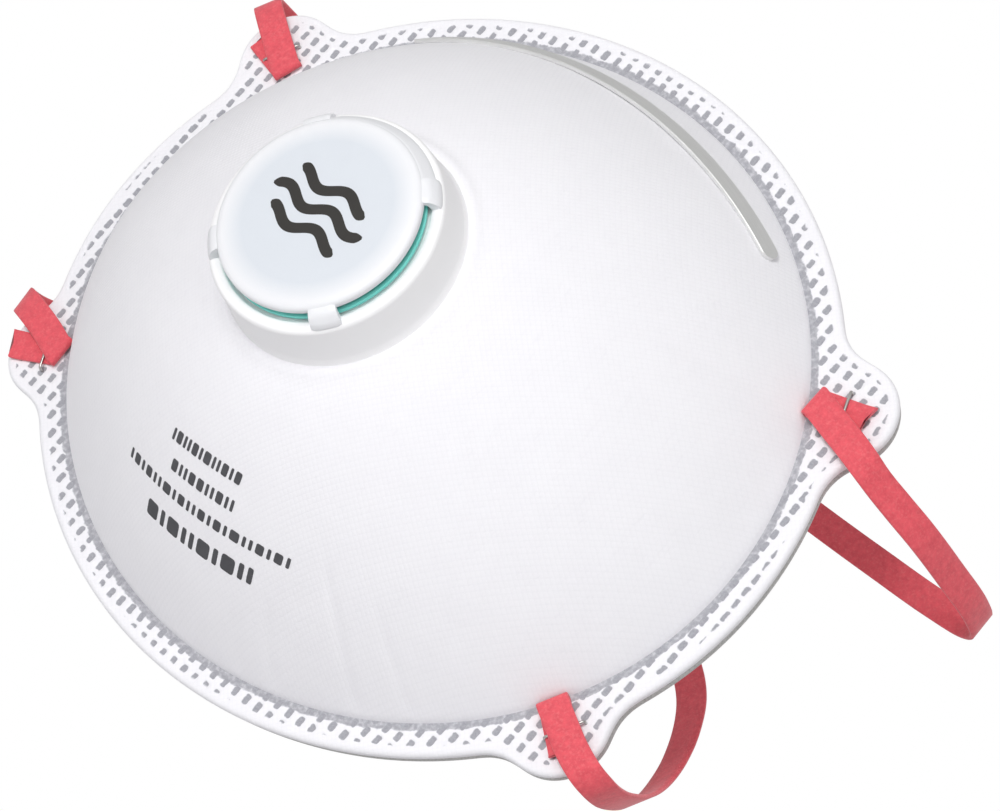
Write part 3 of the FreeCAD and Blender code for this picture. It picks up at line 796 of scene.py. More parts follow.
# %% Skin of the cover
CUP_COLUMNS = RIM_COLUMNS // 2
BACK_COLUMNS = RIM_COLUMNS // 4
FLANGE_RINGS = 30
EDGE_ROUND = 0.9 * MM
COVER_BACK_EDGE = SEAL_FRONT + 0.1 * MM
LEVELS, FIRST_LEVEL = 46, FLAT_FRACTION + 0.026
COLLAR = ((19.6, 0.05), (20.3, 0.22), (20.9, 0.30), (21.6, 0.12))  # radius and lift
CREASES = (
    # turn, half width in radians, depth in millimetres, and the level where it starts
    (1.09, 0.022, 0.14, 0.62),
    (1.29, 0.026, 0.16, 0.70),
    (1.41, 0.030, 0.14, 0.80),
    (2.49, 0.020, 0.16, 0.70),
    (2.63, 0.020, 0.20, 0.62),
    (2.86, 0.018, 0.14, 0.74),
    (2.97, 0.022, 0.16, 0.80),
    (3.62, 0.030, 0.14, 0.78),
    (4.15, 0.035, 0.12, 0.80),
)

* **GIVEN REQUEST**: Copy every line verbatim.

* **RESULT**:
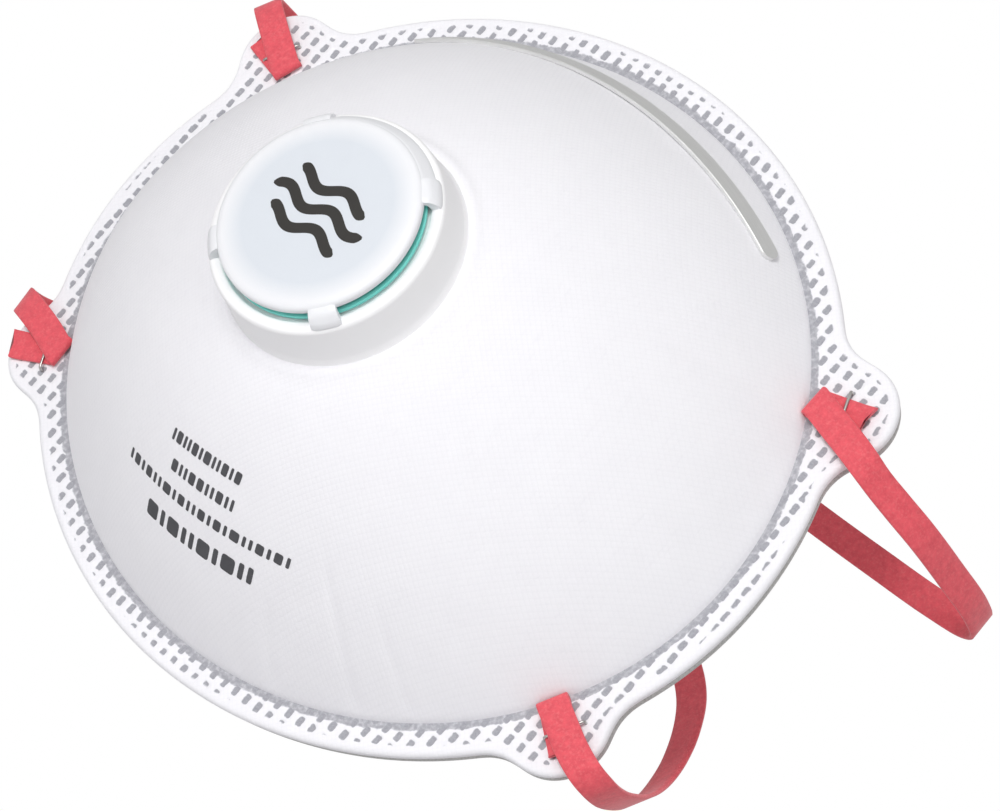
Write part 3 of the FreeCAD and Blender code for this picture. It picks up at line 796 of scene.py. More parts follow.
# %% Skin of the cover
CUP_COLUMNS = RIM_COLUMNS // 2
BACK_COLUMNS = RIM_COLUMNS // 4
FLANGE_RINGS = 30
EDGE_ROUND = 0.9 * MM
COVER_BACK_EDGE = SEAL_FRONT + 0.1 * MM
LEVELS, FIRST_LEVEL = 46, FLAT_FRACTION + 0.026
COLLAR = ((19.6, 0.05), (20.3, 0.22), (20.9, 0.30), (21.6, 0.12))  # radius and lift
CREASES = (
    # turn, half width in radians, depth in millimetres, and the level where it starts
    (1.09, 0.022, 0.14, 0.62),
    (1.29, 0.026, 0.16, 0.70),
    (1.41, 0.030, 0.14, 0.80),
    (2.49, 0.020, 0.16, 0.70),
    (2.63, 0.020, 0.20, 0.62),
    (2.86, 0.018, 0.14, 0.74),
    (2.97, 0.022, 0.16, 0.80),
    (3.62, 0.030, 0.14, 0.78),
    (4.15, 0.035, 0.12, 0.80),
)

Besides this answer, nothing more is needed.